* START *

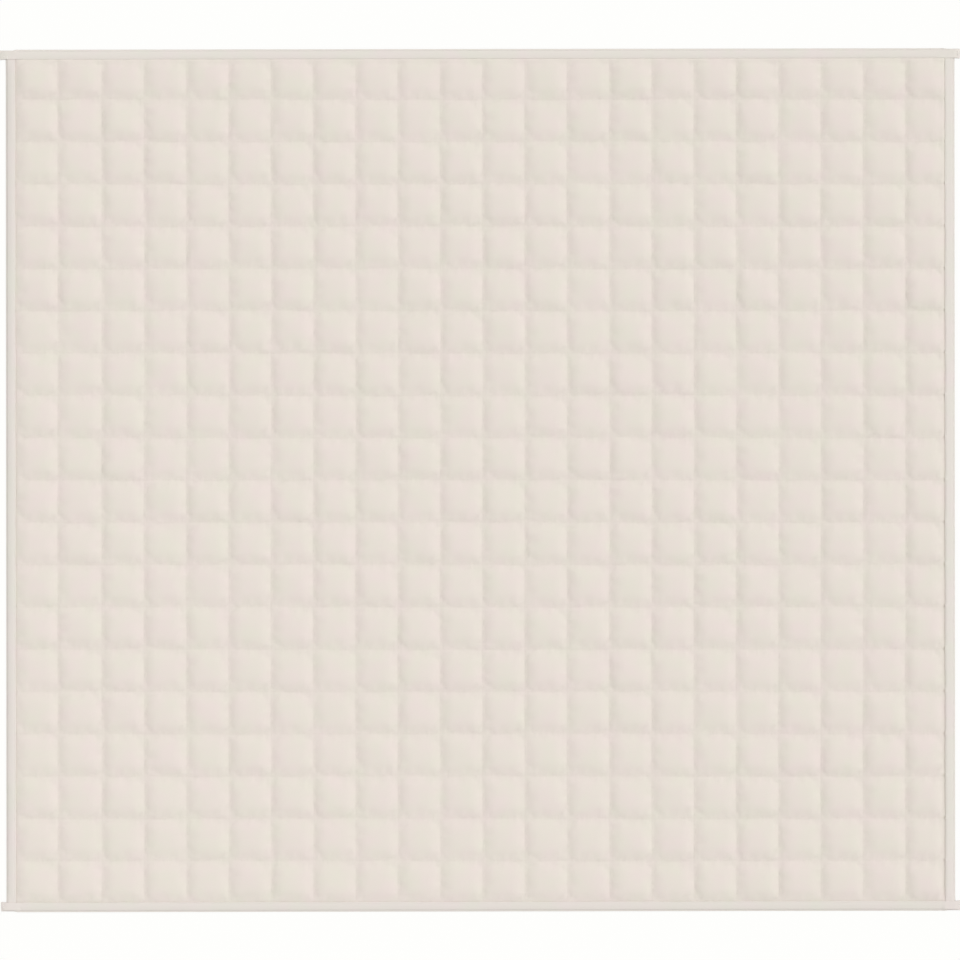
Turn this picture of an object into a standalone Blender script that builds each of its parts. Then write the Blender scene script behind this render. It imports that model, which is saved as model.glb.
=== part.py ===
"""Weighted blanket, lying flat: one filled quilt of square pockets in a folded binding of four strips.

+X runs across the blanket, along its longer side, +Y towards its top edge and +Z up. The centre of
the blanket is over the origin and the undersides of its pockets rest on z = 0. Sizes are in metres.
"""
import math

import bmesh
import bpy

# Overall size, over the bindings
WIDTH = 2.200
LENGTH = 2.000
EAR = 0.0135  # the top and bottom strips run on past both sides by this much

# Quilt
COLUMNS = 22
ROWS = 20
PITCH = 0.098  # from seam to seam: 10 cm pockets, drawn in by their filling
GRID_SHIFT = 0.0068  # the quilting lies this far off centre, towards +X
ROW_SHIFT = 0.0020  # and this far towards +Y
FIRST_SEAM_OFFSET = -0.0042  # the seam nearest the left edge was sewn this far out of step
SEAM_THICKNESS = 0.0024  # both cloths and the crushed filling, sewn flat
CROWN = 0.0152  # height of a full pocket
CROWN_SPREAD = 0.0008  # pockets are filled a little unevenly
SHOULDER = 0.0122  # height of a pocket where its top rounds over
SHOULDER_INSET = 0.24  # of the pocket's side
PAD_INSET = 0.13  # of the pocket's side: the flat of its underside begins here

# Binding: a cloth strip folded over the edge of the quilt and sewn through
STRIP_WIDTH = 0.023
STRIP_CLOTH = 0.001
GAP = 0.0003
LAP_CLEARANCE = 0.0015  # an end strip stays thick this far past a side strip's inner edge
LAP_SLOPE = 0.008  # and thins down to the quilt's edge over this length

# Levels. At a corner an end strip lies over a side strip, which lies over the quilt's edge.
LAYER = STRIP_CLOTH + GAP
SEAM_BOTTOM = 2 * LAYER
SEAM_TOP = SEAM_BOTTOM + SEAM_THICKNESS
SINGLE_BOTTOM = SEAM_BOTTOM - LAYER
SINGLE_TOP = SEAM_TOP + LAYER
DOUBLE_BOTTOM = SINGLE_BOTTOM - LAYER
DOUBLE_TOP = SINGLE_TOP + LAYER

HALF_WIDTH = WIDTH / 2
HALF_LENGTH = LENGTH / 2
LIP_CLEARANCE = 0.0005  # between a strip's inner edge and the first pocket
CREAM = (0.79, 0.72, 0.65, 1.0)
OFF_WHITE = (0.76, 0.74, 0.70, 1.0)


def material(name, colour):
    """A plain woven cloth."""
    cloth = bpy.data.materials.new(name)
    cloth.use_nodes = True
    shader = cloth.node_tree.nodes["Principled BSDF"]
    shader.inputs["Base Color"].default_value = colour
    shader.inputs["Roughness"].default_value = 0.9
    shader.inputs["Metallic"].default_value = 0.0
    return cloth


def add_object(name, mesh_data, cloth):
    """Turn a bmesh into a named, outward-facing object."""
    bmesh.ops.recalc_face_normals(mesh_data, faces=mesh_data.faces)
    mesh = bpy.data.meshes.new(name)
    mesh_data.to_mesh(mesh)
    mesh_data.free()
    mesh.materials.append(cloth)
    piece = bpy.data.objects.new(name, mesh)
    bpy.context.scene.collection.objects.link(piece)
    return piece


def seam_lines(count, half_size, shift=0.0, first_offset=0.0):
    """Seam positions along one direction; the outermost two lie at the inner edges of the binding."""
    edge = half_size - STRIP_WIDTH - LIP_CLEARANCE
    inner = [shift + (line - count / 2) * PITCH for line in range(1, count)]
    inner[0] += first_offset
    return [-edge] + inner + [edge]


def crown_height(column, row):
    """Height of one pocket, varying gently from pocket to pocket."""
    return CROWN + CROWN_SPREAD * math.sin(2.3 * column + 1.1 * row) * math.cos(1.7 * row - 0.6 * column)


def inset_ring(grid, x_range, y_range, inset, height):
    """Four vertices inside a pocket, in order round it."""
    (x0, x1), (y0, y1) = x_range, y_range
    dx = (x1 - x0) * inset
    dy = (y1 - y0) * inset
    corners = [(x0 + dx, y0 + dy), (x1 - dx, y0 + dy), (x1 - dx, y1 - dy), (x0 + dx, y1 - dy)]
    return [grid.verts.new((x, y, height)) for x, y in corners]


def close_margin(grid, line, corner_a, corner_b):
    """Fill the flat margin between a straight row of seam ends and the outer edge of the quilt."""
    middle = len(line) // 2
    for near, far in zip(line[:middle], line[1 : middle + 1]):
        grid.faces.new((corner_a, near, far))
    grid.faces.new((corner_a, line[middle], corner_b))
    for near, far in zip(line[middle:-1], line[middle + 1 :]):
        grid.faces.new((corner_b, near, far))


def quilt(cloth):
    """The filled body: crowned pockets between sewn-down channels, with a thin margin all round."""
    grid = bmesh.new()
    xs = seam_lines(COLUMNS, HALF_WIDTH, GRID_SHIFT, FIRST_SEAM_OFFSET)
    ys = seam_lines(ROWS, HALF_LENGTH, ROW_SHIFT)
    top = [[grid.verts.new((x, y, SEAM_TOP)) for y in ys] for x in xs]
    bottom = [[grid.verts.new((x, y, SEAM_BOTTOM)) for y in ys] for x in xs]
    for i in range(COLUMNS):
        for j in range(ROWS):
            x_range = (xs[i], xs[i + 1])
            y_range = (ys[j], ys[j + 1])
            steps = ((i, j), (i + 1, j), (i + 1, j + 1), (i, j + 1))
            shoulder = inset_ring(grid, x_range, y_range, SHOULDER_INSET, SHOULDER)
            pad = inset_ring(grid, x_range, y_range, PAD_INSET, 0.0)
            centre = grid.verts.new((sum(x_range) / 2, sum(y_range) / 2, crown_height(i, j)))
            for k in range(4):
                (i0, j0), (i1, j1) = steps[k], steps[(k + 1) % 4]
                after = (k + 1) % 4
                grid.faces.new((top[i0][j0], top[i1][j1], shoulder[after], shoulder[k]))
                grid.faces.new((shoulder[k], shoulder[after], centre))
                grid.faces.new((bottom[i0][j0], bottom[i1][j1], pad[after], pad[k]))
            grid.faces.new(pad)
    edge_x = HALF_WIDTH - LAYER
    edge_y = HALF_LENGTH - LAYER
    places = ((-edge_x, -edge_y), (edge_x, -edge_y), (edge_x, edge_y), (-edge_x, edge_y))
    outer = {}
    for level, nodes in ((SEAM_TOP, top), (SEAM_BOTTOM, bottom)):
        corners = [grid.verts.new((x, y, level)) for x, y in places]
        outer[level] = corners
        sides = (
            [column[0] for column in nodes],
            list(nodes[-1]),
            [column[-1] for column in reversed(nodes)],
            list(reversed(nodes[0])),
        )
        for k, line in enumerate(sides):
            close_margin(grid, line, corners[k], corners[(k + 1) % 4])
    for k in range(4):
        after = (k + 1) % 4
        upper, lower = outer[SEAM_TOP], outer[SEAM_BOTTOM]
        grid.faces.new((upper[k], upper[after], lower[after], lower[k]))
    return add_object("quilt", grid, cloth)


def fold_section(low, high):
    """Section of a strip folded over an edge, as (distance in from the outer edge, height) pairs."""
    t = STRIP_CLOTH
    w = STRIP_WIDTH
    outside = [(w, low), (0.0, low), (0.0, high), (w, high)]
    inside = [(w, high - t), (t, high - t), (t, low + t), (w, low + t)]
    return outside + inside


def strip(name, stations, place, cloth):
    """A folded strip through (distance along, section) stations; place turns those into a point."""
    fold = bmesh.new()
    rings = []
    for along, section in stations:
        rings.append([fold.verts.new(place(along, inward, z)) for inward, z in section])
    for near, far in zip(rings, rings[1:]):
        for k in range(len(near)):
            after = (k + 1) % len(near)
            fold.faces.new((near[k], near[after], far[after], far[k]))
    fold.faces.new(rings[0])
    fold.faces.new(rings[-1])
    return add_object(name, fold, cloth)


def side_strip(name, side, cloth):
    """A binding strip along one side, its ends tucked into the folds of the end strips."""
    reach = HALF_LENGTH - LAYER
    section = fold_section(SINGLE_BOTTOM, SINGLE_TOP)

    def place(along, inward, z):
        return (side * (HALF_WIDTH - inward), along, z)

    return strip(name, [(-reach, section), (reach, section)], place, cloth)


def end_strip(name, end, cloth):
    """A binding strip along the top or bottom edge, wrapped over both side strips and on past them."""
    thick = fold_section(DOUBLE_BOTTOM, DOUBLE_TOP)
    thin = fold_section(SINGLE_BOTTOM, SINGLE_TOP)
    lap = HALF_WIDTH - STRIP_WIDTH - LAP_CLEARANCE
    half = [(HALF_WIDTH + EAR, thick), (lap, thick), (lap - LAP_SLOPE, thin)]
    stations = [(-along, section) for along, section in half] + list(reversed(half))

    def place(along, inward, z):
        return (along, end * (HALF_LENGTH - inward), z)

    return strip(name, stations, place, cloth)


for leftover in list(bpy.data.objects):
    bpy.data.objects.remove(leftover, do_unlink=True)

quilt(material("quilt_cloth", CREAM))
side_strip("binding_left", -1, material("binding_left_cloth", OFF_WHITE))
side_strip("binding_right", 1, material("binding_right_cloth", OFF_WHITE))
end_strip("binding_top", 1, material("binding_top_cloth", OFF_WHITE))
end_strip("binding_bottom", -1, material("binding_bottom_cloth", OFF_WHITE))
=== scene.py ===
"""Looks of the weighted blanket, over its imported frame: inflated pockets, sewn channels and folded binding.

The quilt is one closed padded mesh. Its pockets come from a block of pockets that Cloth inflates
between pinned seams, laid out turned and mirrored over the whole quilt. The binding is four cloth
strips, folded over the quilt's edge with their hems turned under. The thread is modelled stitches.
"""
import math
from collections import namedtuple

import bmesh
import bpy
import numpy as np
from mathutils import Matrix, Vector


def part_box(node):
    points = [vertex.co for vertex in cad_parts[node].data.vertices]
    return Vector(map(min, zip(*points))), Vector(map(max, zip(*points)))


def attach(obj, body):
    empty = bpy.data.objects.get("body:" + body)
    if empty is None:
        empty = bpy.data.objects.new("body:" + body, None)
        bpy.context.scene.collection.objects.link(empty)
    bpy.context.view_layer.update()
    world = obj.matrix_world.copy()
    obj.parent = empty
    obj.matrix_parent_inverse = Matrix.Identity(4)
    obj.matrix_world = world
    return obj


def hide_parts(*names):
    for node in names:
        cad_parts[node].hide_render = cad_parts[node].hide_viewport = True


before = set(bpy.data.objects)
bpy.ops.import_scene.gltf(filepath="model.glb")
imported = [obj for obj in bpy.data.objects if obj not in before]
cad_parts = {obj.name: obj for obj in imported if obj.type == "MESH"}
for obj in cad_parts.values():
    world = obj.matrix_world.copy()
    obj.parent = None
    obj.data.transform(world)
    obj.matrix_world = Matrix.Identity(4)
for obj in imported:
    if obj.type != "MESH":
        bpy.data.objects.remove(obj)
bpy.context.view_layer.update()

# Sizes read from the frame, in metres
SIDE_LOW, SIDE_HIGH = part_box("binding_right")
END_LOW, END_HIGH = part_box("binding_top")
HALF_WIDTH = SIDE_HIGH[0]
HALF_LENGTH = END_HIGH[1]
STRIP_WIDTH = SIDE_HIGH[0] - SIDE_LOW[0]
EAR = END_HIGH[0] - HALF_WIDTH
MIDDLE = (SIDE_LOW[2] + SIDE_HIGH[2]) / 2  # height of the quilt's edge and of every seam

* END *

What you will do: Repeat, word for word, the lines from the opening of the material through the line containing "LAP_SLOPE = 0.008".

Output of the exercise:
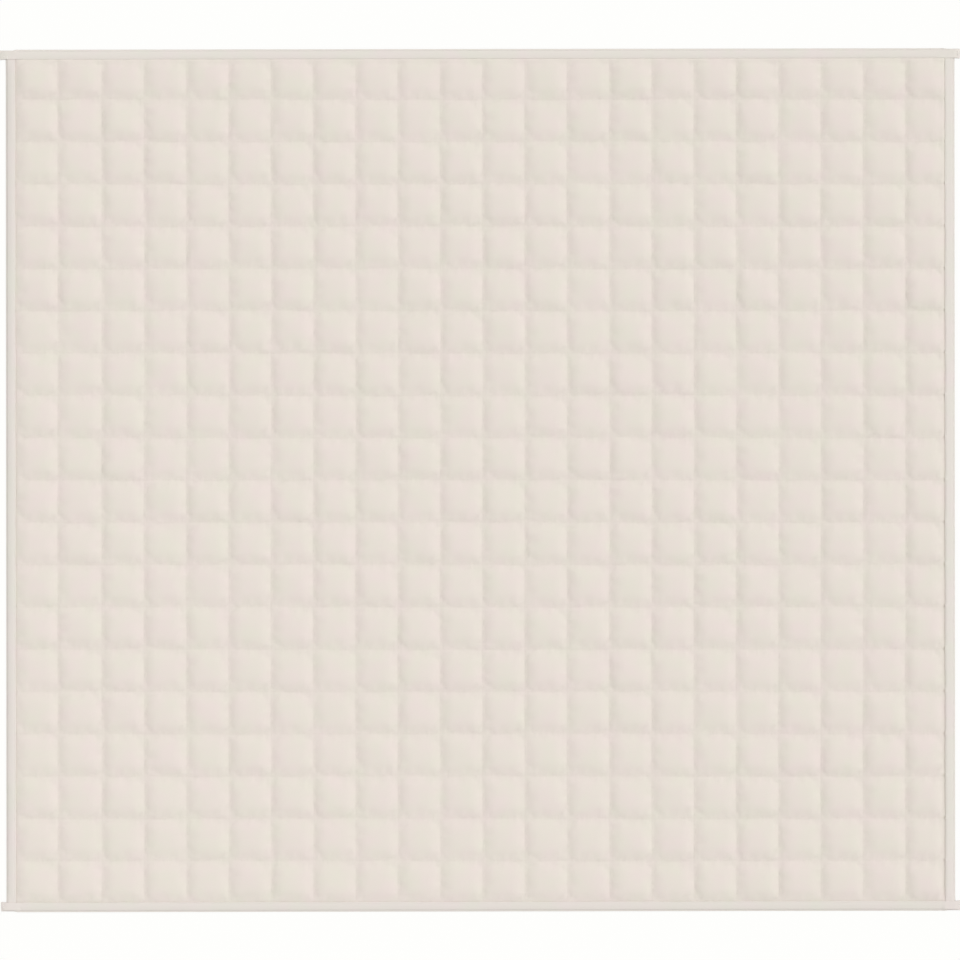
Turn this picture of an object into a standalone Blender script that builds each of its parts. Then write the Blender scene script behind this render. It imports that model, which is saved as model.glb.
=== part.py ===
"""Weighted blanket, lying flat: one filled quilt of square pockets in a folded binding of four strips.

+X runs across the blanket, along its longer side, +Y towards its top edge and +Z up. The centre of
the blanket is over the origin and the undersides of its pockets rest on z = 0. Sizes are in metres.
"""
import math

import bmesh
import bpy

# Overall size, over the bindings
WIDTH = 2.200
LENGTH = 2.000
EAR = 0.0135  # the top and bottom strips run on past both sides by this much

# Quilt
COLUMNS = 22
ROWS = 20
PITCH = 0.098  # from seam to seam: 10 cm pockets, drawn in by their filling
GRID_SHIFT = 0.0068  # the quilting lies this far off centre, towards +X
ROW_SHIFT = 0.0020  # and this far towards +Y
FIRST_SEAM_OFFSET = -0.0042  # the seam nearest the left edge was sewn this far out of step
SEAM_THICKNESS = 0.0024  # both cloths and the crushed filling, sewn flat
CROWN = 0.0152  # height of a full pocket
CROWN_SPREAD = 0.0008  # pockets are filled a little unevenly
SHOULDER = 0.0122  # height of a pocket where its top rounds over
SHOULDER_INSET = 0.24  # of the pocket's side
PAD_INSET = 0.13  # of the pocket's side: the flat of its underside begins here

# Binding: a cloth strip folded over the edge of the quilt and sewn through
STRIP_WIDTH = 0.023
STRIP_CLOTH = 0.001
GAP = 0.0003
LAP_CLEARANCE = 0.0015  # an end strip stays thick this far past a side strip's inner edge
LAP_SLOPE = 0.008  # and thins down to the quilt's edge over this length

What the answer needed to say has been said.